J’aime les femmes fortes. J’aime les femmes non seulement physiquement fortes mais aussi volontaires mentalement.
Comme vous l’avez évoqué brièvement, vous travaillez sur le troisième opus de Ryuko. C’est une surprise car les deux premiers se suffisent à eux-mêmes. Est-ce un besoin particulier de continuer la série ou un besoin de raconter quelque chose de plus “léger” après Hen Kai Pan ?
Oui, la série Ryuko était prévue en seulement deux tomes. Cependant, je ne rentrerai pas dans tous les détails mais, quand j’ai vu les informations sur le mouvement étudiant pour la démocratie dans une certaine ville, j’ai voulu crée un récit avec les personnages de Ryuko sur ce thème. Ryuko pourrait continuer irrégulièrement comme le travail de ma vie.
Comment travaillez-vous ? Votre processus créatif a évolué ou vous utilisez le même pour tous vos livres ?
Premièrement, je décide d’un concept. Ensuite, j’élabore un storyboard approximatif connu sous l’appellation Name au Japon. C’est aussi à ce stade que l’on fait la disposition approximative des cases dans les planches. Le Name est très important. Alors, je fais les dessins préliminaires au crayon et puis j’encre. Pour finir, j’applique les niveaux de gris à l’aquarelle.

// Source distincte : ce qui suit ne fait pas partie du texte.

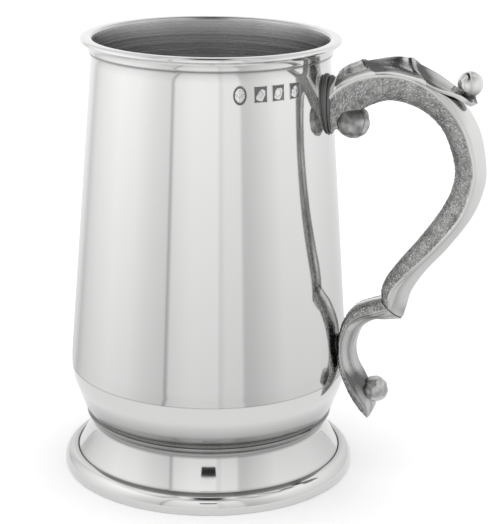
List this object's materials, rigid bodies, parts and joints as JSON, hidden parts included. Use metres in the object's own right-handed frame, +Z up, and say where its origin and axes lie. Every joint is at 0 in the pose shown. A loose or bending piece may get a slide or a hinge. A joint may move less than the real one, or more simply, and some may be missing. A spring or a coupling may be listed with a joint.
{
  "type": "tankard",
  "caption": "Lidless pewter tankard: tapered body with a flared lip and a rounded belly, a spun foot with a round bead, and a cast double-scroll handle with a thumb leaf.",
  "frame": {"origin": "on the mug's axis, in the plane that its foot stands on", "axes": "+Z up along the mug's axis, +X from the axis to the handle, +Y to the left of someone facing the handle's way"},
  "size_m": [0.1364, 0.0952, 0.142],
  "materials": {
    "polished_pewter": "mirror polished",
    "turned_pewter": "turned, satin",
    "cast_pewter": "cast, darkened in the hollows",
    "solder": "dull"
  },
  "bodies": {
    "root": {"body_shell": "polished_pewter", "lip_ring": "polished_pewter", "cup_floor": "turned_pewter", "seat_ring": "solder", "foot_dome": "polished_pewter", "foot_rim": "polished_pewter", "upper_scroll": "cast_pewter", "root_volute": "cast_pewter", "root_solder": "solder", "thumb_leaf": "polished_pewter", "thumb_ball": "polished_pewter", "scroll_seam": "solder", "lower_scroll": "cast_pewter", "lower_ball": "cast_pewter", "lower_solder": "solder"}
  },
  "joints": []
}
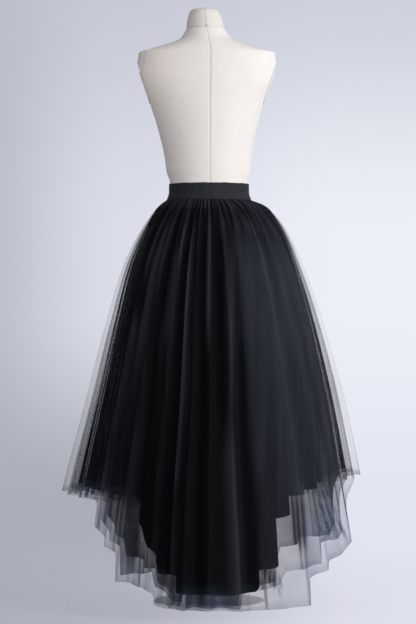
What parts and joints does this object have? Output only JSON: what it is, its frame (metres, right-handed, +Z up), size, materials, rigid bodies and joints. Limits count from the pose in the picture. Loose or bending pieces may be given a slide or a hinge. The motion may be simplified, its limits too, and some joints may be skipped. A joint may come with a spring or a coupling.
{
  "type": "tulle skirt on a dress form",
  "caption": "Long gathered tulle skirt with a dipped back hem, lining and elastic waistband, on a limbless dress form with a round stand.",
  "frame": {"origin": "centre of the stand base's underside, on the floor under the pole", "axes": "+Z up along the pole, +Y towards the front of the skirt and form, -Y towards the long back, +X to the right when the back is seen"},
  "size_m": [0.7738, 0.6976, 1.548],
  "materials": {
    "tulle_black": "sheer black net, matte",
    "lining_black": "opaque black lining with a soft sheen",
    "elastic_black": "woven black elastic, matte",
    "canvas_cream": "cream canvas cover, matte",
    "enamel_grey": "grey enamel, satin"
  },
  "bodies": {
    "root": {"waistband": "elastic_black", "tulle_outer_back": "tulle_black", "tulle_outer_front": "tulle_black", "tulle_middle_back": "tulle_black", "tulle_middle_front": "tulle_black", "tulle_inner_back": "tulle_black", "tulle_inner_front": "tulle_black", "lining_back": "lining_black", "lining_front": "lining_black", "form_torso": "canvas_cream", "form_neck": "canvas_cream", "arm_plate_left": "canvas_cream", "arm_plate_right": "canvas_cream", "stand_pole": "enamel_grey", "stand_base": "enamel_grey"}
  },
  "joints": []
}
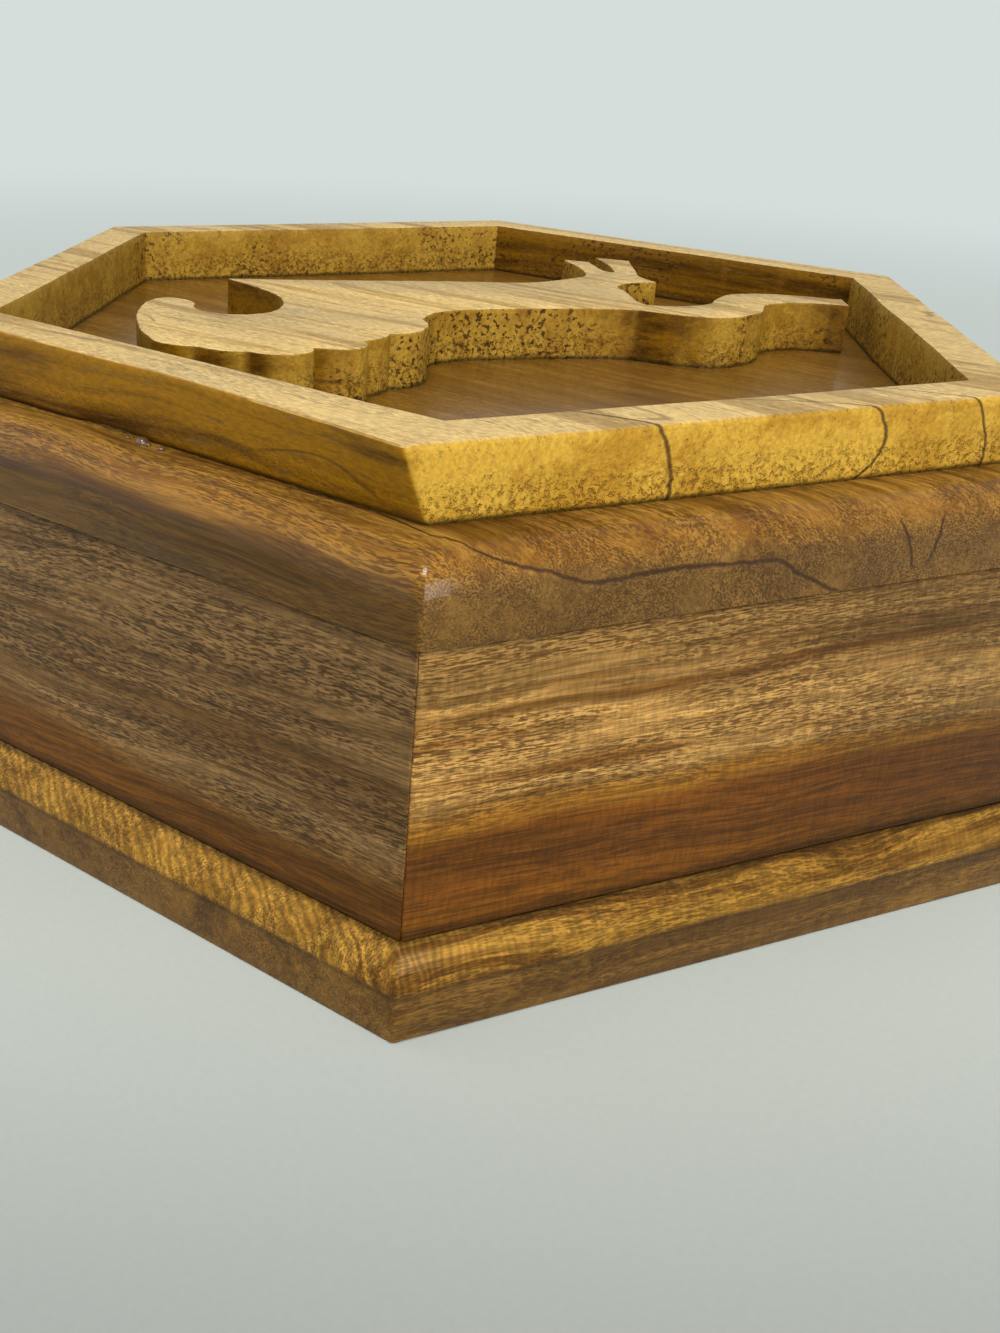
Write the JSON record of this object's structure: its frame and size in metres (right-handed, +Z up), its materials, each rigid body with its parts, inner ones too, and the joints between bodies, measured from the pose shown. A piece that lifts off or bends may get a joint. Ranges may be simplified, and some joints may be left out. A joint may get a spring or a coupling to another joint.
{
  "type": "hexagonal dice box",
  "caption": "Hexagonal wooden dice box with a moulded base, mitred walls, a felt floor and a hinged lid that carries a raised rim and a rearing horse figure.",
  "frame": {"origin": "middle of the base board's underside", "axes": "+Z up, +Y towards the hinged side, +X through two of the six corners"},
  "size_m": [0.2108, 0.1867, 0.075],
  "materials": {
    "base_wood": "satin lacquer over figured brown-gold hardwood",
    "wall_wood": "satin lacquer over brown hardwood",
    "lid_wood": "satin lacquer over brown hardwood with dark zone lines",
    "spalted_wood": "light satin lacquer over pale spalted wood",
    "felt": "short wool felt",
    "hinge_brass": "satin brass"
  },
  "bodies": {
    "box": {"base_board": "base_wood", "wall_front": "wall_wood", "wall_front_right": "wall_wood", "wall_back_right": "wall_wood", "wall_back": "wall_wood", "wall_back_left": "wall_wood", "wall_front_left": "wall_wood", "floor_felt": "felt", "hinge_left_box_leaf": "hinge_brass", "hinge_left_pin": "hinge_brass", "hinge_right_box_leaf": "hinge_brass", "hinge_right_pin": "hinge_brass", "box_screws": "hinge_brass"},
    "lid": {"lid_panel": "lid_wood", "lid_rim": "spalted_wood", "lid_horse": "spalted_wood", "hinge_left_lid_leaf": "hinge_brass", "hinge_right_lid_leaf": "hinge_brass", "lid_screws": "hinge_brass"}
  },
  "joints": [
    {"name": "lid_hinge", "type": "hinge", "parent": "box", "child": "lid", "pos_m": [0, 0.0913, 0.0535], "axis": [-1, 0, 0], "range_deg": [0, 95]}
  ]
}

Quel est votre ressenti concernant ces deux expositions en quasi simultanée en France à la galerie Arts Factory de Paris et lors des Rencontres du 9e Art d’Aix-en-Provence 2022 ?
Laurent et Effi de la galerie Arts Factory m’avaient déjà offert cette chance il y a quelques années. Je leur en suis profondément reconnaissant. L’exposition d’Aix-en-Provence est aussi dirigée par eux. Je dessine à la main. Donc, donner l’opportunité aux lecteurs de voir ces pages brutes par leurs propres yeux est une idée très excitante. Contrairement aux peintures à la main imprimées sur papier, ils peuvent ressentir ma lutte dans les coups de pinceaux et voir les traces de mes corrections.

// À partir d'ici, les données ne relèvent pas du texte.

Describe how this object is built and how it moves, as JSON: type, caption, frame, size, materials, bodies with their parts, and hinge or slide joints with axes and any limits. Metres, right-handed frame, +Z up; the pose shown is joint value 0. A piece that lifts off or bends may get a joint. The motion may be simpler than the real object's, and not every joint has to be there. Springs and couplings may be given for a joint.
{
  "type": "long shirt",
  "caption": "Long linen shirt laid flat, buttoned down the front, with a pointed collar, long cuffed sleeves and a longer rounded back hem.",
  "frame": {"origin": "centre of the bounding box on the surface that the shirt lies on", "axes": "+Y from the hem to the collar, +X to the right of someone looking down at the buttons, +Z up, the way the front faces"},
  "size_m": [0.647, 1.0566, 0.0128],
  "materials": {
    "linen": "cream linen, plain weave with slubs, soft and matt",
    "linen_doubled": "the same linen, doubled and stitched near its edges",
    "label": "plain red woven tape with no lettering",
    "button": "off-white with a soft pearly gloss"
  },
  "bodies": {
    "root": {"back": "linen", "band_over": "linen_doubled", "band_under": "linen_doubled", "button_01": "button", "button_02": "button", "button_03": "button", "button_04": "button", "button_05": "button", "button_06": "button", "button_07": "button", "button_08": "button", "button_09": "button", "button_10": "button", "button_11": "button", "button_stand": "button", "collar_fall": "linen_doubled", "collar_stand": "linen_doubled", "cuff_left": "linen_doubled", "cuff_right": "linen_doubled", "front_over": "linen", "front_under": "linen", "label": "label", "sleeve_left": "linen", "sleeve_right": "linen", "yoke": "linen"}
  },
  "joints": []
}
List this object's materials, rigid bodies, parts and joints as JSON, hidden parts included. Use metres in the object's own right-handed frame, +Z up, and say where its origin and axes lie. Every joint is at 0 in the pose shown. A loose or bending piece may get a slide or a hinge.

Pour finir, quelles sont vos influences ou les auteurs qui vous inspirent ?
Je peux citer Devilman de Go Nagai, Phoenix et les travaux adultes d’Osamu Tezuka, le film d’animation Ghost in the shell, Nausicaa de la vallée du vent d’Hayao Miyazaki, Wild 7 de Mikiya Mochizuki, les séries The Cockpit de Leiji Matsumoto.

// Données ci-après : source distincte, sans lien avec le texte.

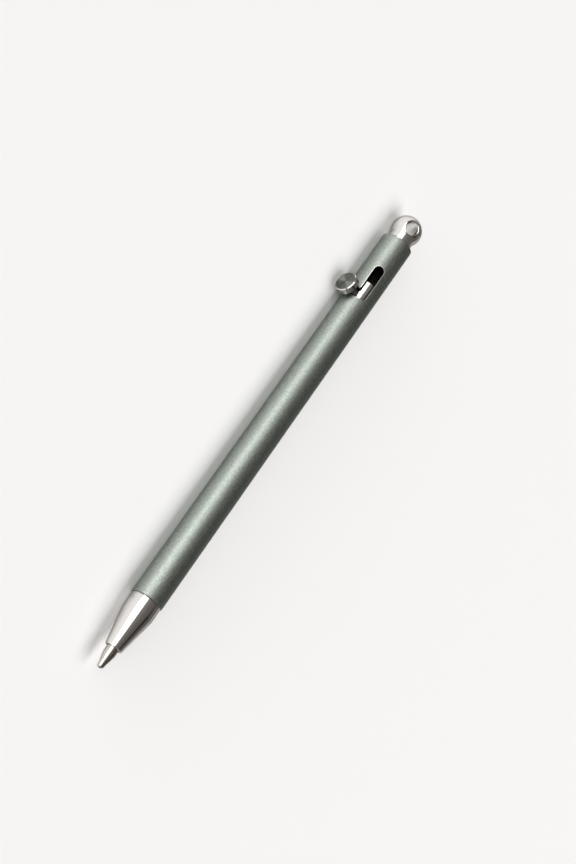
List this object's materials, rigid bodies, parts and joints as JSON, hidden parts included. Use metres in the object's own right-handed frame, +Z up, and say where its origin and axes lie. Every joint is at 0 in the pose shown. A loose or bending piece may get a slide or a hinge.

Merci Yoshimizu San pour votre travail extraordinaire et d’avoir pris le temps de répondre à mes questions.
Merci à vous.
Pour clore cette rencontre, nous avons eu le privilège de dîner avec Eldo Yoshimizu suite à l’aimable invitation du Directeur artistique de BD Aix, Serge Darpeix, une parenthèse bienvenue pour l’auteur après une séance de dédicace d’un peu plus de trois heures sur un rythme effréné. Chaleureusement accueillis dans le cadre reposant du restaurant Jacquou le Croquant, c’est un peu en français mais surtout dans la langue de Shakespeare que nous avons continuer à échanger, une manière des plus agréables de découvrir quelqu’un dont l’ouverture d’esprit et la gentillesse n’ont d’égal que son talent. Merci à Serge Darpeix pour ce moment hors du temps.